Act I began in a state of tense anxiety, and built steadily to an
orgy of excitement. Act II, by contrast, opens with air of
tranquil domesticity. It is dusk, and upstairs a woman is singing
a lullaby to her children. The kitchen fire spreads its soft light
about the darkening room, and above the embers hangs an iron
pot of bubbling stew.

Into this peaceful scene comes John Proctor, home after
working all day in his fields. The children are going to sleep,
and Elizabeth Proctor, now comes down to serve up her
husband's supper. This could be any time in history, any place in
the world. The Proctors could be any mother and father relaxing
at last together at the end of a long day. They make small talk
about the boys, about the farm. Nothing could be more
"normal."

Only the slightest hints of trouble disturb this placid picture:
Elizabeth's stew lacks flavor, John kisses her but she doesn't
respond very warmly, she forgets to give him cider to go with
his meal; there are no flowers in the house. These little things
may seem unimportant, but we notice them. We already know
this marriage hasn't been perfect-John Proctor did have an
affair with Abigail Williams. Maybe he had a reason. Twice in
Act I Abby said Elizabeth is a "cold, sniveling woman." Could
there be some truth in this description? Now the woman herself
is before us. Let's see what she's like.

Her first words are, "What keeps you so late?" Maybe she's only
worried that something happened to him. He wanted to finish
seeding the farm, he replies, and this seems to satisfy her for the
moment. But if she has more on her mind, his lateness will
come up again.



For the next few minutes John tries everything he can think of
to get her to warm up toward him, but the only time she smiles
is when he says the stew is well seasoned (and we know it
wasn't). Finally, he has to know what's wrong: "I think you're
sad again. Are you?" Sure enough, she's still bothered by his
being late. The rest of the scene will bring out everything that
makes this marriage so shaky.

NOTE: The Abigail-Proctor-Elizabeth triangle is perhaps the
most important subplot of the play, because it's these three
people that we follow most closely through the next three acts.
But the main story is the development of witch madness in
Salem, and we cannot be allowed to forget it for long.

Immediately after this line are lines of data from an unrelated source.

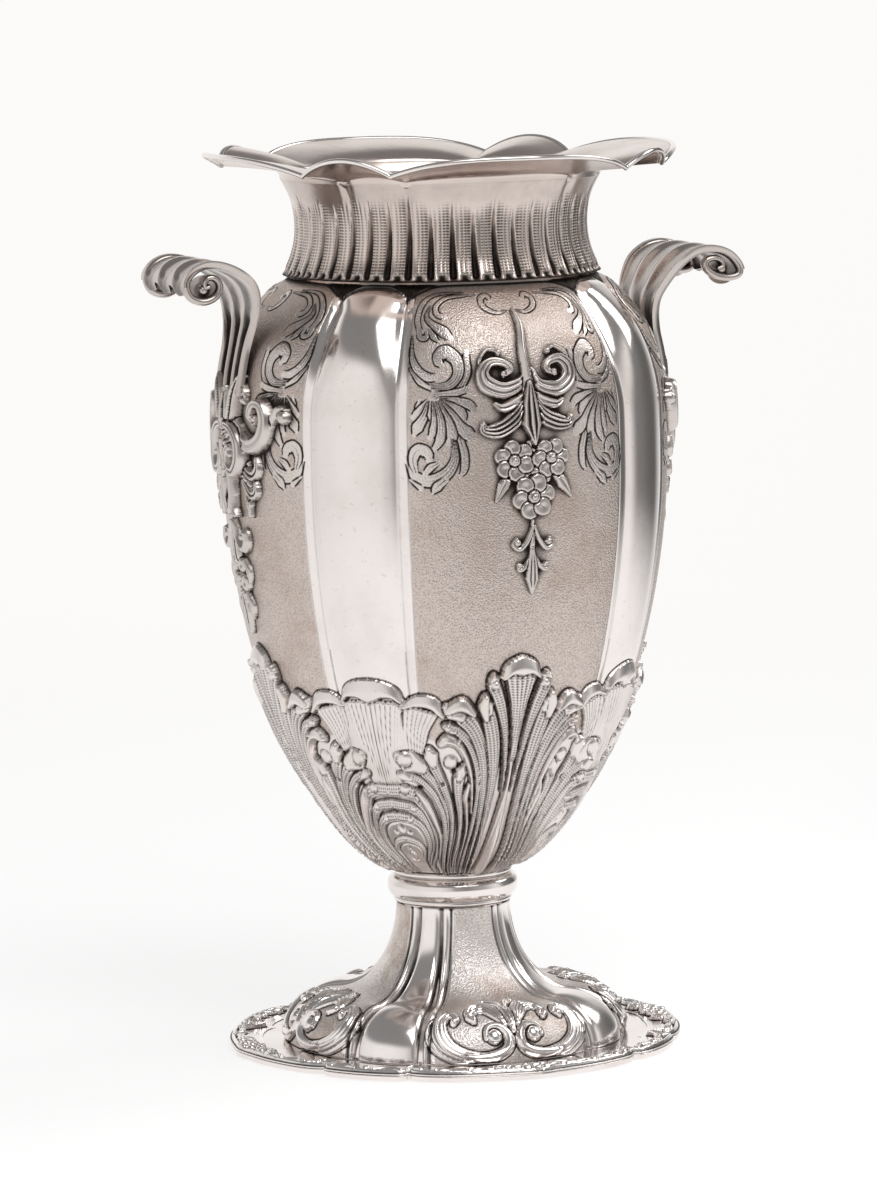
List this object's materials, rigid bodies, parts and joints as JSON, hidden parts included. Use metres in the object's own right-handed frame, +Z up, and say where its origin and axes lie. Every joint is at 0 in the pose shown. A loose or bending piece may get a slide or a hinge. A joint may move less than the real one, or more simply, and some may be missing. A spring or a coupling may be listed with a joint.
{
  "type": "two-handled silver vase",
  "caption": "Tall lobed silver vase with a fluted neck, petalled rim, two scroll handles and a domed pedestal foot; holds flowers and stands on its foot plate.",
  "frame": {"origin": "centre of the foot plate's underside, on the surface that the vase stands on", "axes": "+Z up along the vase, -Y to the front with the flower plaque, +X and -X to the two handles"},
  "size_m": [0.2698, 0.215, 0.4071],
  "materials": {
    "silver_polished": "polished silver with a light warm tarnish",
    "silver_matted": "silver matted with a fine hammered ground, oxidised in the recesses",
    "silver_cast": "cast silver with bright edges and dark recesses",
    "steel_fixing": "plain turned steel"
  },
  "bodies": {
    "root": {"body": "silver_matted", "neck": "silver_polished", "rim_wire": "silver_polished", "knop_ring": "silver_polished", "foot_dome": "silver_polished", "foot_plate": "silver_polished", "foot_border": "silver_cast", "foot_stud": "steel_fixing", "foot_washer": "steel_fixing", "foot_nut": "steel_fixing", "plaque_front": "silver_cast", "flower_cluster_front": "silver_cast", "plaque_drop_front": "silver_cast", "plaque_back": "silver_cast", "flower_cluster_back": "silver_cast", "plaque_drop_back": "silver_cast", "handle_left": "silver_cast", "handle_mount_left": "silver_cast", "handle_pendant_left": "silver_cast", "handle_right": "silver_cast", "handle_mount_right": "silver_cast", "handle_pendant_right": "silver_cast"}
  },
  "joints": []
}
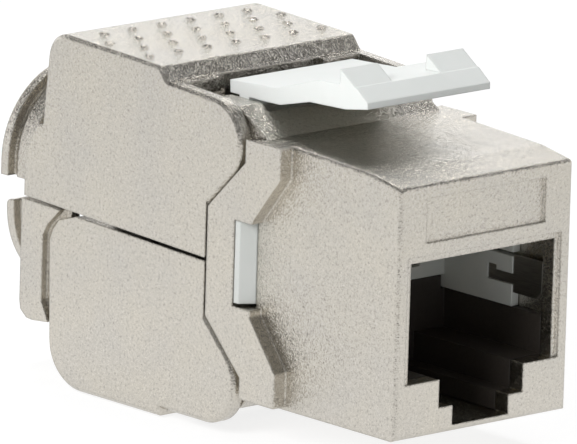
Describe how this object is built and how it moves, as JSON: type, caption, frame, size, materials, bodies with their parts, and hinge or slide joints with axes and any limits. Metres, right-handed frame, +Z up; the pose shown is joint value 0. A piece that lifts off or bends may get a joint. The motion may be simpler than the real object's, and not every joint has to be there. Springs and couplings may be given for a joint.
{
  "type": "keystone jack",
  "caption": "Shielded keystone network jack: die-cast front block with a plug socket, hinged rear covers ending in a cable collar, and a snap latch on top.",
  "frame": {"origin": "middle of the overall footprint, level with the lowest face of the lower cover", "axes": "+Y from the plug opening towards the cable collar, +Z up towards the latch, +X to the right seen from the front"},
  "size_m": [0.0164, 0.0388, 0.0243],
  "materials": {
    "cast_metal": "matte nickel-plated zinc casting with a fine grain",
    "white_plastic": "milky satin moulding",
    "dark_plastic": "dark satin moulding",
    "grey_plastic": "satin moulding",
    "board": "green lacquered laminate",
    "gold_wire": "gold-plated spring wire",
    "blade_metal": "tin-plated brass strip",
    "spring_steel": "bright strip"
  },
  "bodies": {
    "housing": {"front_housing": "cast_metal", "contact_carrier": "white_plastic", "socket_liner": "dark_plastic", "circuit_board": "board", "terminal_block": "dark_plastic", "wire_manager": "grey_plastic", "shield_spring_left": "spring_steel", "shield_spring_right": "spring_steel", "terminal_blade_1": "blade_metal", "terminal_blade_2": "blade_metal", "terminal_blade_3": "blade_metal", "terminal_blade_4": "blade_metal", "terminal_blade_5": "blade_metal", "terminal_blade_6": "blade_metal", "terminal_blade_7": "blade_metal", "terminal_blade_8": "blade_metal"},
    "top_cover": {"upper_cover": "cast_metal"},
    "bottom_cover": {"lower_cover": "cast_metal"},
    "latch": {"latch_clip": "white_plastic"},
    "contacts": {"contact_wire_1": "gold_wire", "contact_wire_2": "gold_wire", "contact_wire_3": "gold_wire", "contact_wire_4": "gold_wire", "contact_wire_5": "gold_wire", "contact_wire_6": "gold_wire", "contact_wire_7": "gold_wire", "contact_wire_8": "gold_wire"}
  },
  "joints": [
    {"name": "top_cover_hinge", "type": "hinge", "parent": "housing", "child": "top_cover", "pos_m": [0, -0.00302, 0.01855], "axis": [1, 0, 0], "range_deg": [0, 80]},
    {"name": "bottom_cover_hinge", "type": "hinge", "parent": "housing", "child": "bottom_cover", "pos_m": [0, -0.00302, 0.0032], "axis": [-1, 0, 0], "range_deg": [0, 80]},
    {"name": "latch_flex", "type": "hinge", "parent": "housing", "child": "latch", "pos_m": [0, -0.00252, 0.0201], "axis": [1, 0, 0], "range_deg": [0, 8], "stiffness_Nm_per_rad": 0.2},
    {"name": "contact_flex", "type": "hinge", "parent": "housing", "child": "contacts", "pos_m": [0, -0.01422, 0.0143], "axis": [1, 0, 0], "range_deg": [0, 8], "stiffness_Nm_per_rad": 0.05}
  ]
}
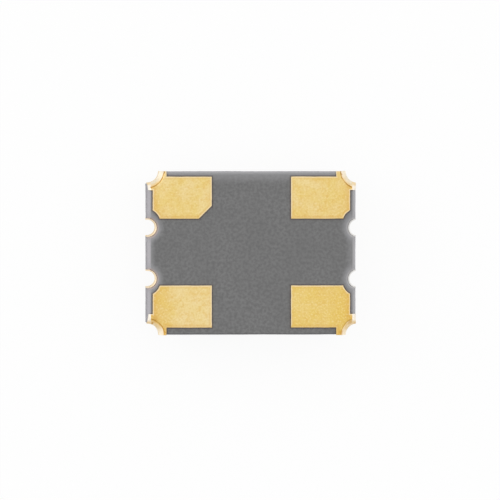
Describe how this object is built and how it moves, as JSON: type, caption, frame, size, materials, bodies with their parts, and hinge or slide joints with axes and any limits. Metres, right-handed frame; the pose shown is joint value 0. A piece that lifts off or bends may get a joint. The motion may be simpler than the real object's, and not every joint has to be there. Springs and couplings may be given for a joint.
{
  "type": "crystal oscillator",
  "caption": "Surface-mount crystal oscillator: a flat rectangular ceramic package with gold corner solder pads, half-round side contacts and a welded metal lid.",
  "frame": {"origin": "centre of the lid's outer face, on which the part lies with its solder pads up", "axes": "+X along the package, away from the end with the index-marked pad; +Y across the package, towards the edge with the index-marked pad; +Z out of the solder pads"},
  "size_m": [0.0032, 0.0024, 0.001],
  "materials": {
    "ceramic": "matte",
    "gold_plating": "satin",
    "inner_metal": "satin",
    "rim_metal": "satin",
    "braze": "satin",
    "ring_metal": "satin",
    "lid_metal": "satin",
    "silicon": "gloss",
    "gold": "satin",
    "quartz": "polished",
    "silver_film": "polished",
    "silver_adhesive": "matte"
  },
  "bodies": {
    "root": {"ceramic_base": "ceramic", "terminal_enable": "gold_plating", "terminal_ground": "gold_plating", "terminal_output": "gold_plating", "terminal_supply": "gold_plating", "monitor_contact_a": "gold_plating", "monitor_contact_b": "gold_plating", "setting_contact_a": "gold_plating", "setting_contact_b": "gold_plating", "trace_enable": "inner_metal", "trace_ground": "inner_metal", "trace_output": "inner_metal", "trace_supply": "inner_metal", "trace_monitor_a": "inner_metal", "trace_monitor_b": "inner_metal", "trace_setting_a": "inner_metal", "trace_setting_b": "inner_metal", "crystal_vias": "inner_metal", "ground_via": "inner_metal", "crystal_lands": "gold", "rim_metallising": "rim_metal", "braze_joint": "braze", "seal_ring": "ring_metal", "lid": "lid_metal", "oscillator_chip": "silicon", "chip_bumps": "gold", "quartz_blank": "quartz", "electrode_upper": "silver_film", "electrode_lower": "silver_film", "adhesive_dots": "silver_adhesive"}
  },
  "joints": []
}
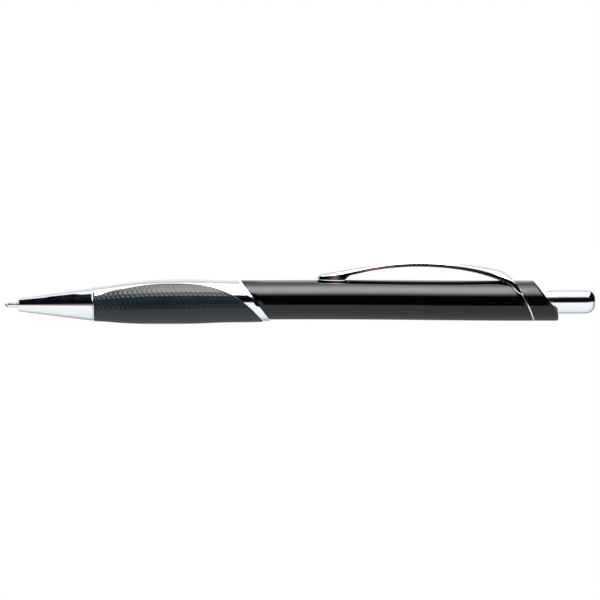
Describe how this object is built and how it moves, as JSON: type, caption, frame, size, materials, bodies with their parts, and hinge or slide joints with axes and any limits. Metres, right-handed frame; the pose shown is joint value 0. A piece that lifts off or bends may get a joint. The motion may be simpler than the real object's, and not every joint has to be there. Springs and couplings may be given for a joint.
{
  "type": "retractable ballpoint pen",
  "caption": "Click ballpoint pen with plated conical nose, dimpled rubber grip, gloss black barrel, arched pocket clip and rear push button.",
  "frame": {"origin": "centre of the button's flat end face, on the axis that the refill lies on, with the point out", "axes": "+X along the pen from ball to button, +Z out through the clip, +Y completes the right hand"},
  "size_m": [0.142, 0.011, 0.015],
  "materials": {
    "chrome": "bright plating on plastic",
    "gloss_black": "polished",
    "rubber": "matte, fine dimples",
    "brass": "turned",
    "carbide": "lapped",
    "spring_steel": "drawn wire",
    "clear_tube": "natural, half clear",
    "ink": "dark paste",
    "white_plastic": "moulded",
    "grey_plastic": "moulded"
  },
  "bodies": {
    "barrel": {"grip_core": "chrome", "grip_sleeve": "rubber", "barrel": "gloss_black", "clip_ring": "chrome", "end_cap": "gloss_black", "cam_housing": "grey_plastic"},
    "button": {"push_button": "chrome", "thrust_cam": "grey_plastic"},
    "refill": {"point_body": "brass", "tip_adapter": "white_plastic", "refill_tube": "clear_tube", "ink_column": "ink"},
    "rotor": {"cam_rotor": "white_plastic"},
    "ball": {"writing_ball": "carbide"},
    "spring": {"return_spring": "spring_steel"},
    "nose": {"nose_cone": "chrome"},
    "clip": {"clip_arm": "chrome"}
  },
  "joints": [
    {"name": "button_slide", "type": "slide", "parent": "barrel", "child": "button", "axis": [1, 0, 0], "range_m": [-0.0015, 0.005]},
    {"name": "refill_slide", "type": "slide", "parent": "barrel", "child": "refill", "axis": [1, 0, 0], "range_m": [-0.0015, 0.005], "deforming": ["return_spring"]},
    {"name": "rotor_turn", "type": "hinge", "parent": "refill", "child": "rotor", "pos_m": [-0.038, 0, 0], "axis": [1, 0, 0], "range_deg": [-14, 46]},
    {"name": "ball_roll", "type": "hinge", "parent": "refill", "child": "ball", "pos_m": [-0.1415, 0, 0], "axis": [0, 1, 0], "continuous": true},
    {"name": "nose_lead", "type": "slide", "parent": "barrel", "child": "spring", "axis": [-1, 0, 0], "range_m": [0, 0.005], "deforming": ["return_spring"]},
    {"name": "nose_unscrew", "type": "hinge", "parent": "spring", "child": "nose", "pos_m": [-0.12, 0, 0], "axis": [-1, 0, 0], "range_deg": [0, 1800]},
    {"name": "clip_flex", "type": "hinge", "parent": "barrel", "child": "clip", "pos_m": [-0.0229, 0, 0.00775], "axis": [0, 1, 0], "range_deg": [0, 4]}
  ],
  "couplings": [
    {"joint": "refill_slide", "follows": "button_slide", "ratio": 1},
    {"joint": "rotor_turn", "follows": "button_slide", "rad_per_m": 157.08},
    {"joint": "nose_unscrew", "follows": "nose_lead", "rad_per_m": 6283.2}
  ]
}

Here we see Arthur Miller's ingenuity with "exposition," often
the hardest thing a playwright has to do. He must tell us what's
happened offstage or in the past, things we need to know in
order to understand what happens onstage. Eight days have
passed since the end of Act I, and somehow we need to know all
that has happened in the meantime. But Miller can't be too
obvious or clumsy. The worst kind of exposition is to have one
character say to another, "As you know, the following things
happened in the last eight days...." He might be able to make it
a little less awkward by changing the line to, "Did you hear
what happened in the last eight days?" but the audience will
still recognize what he's doing and say, "Oh, here comes the
exposition."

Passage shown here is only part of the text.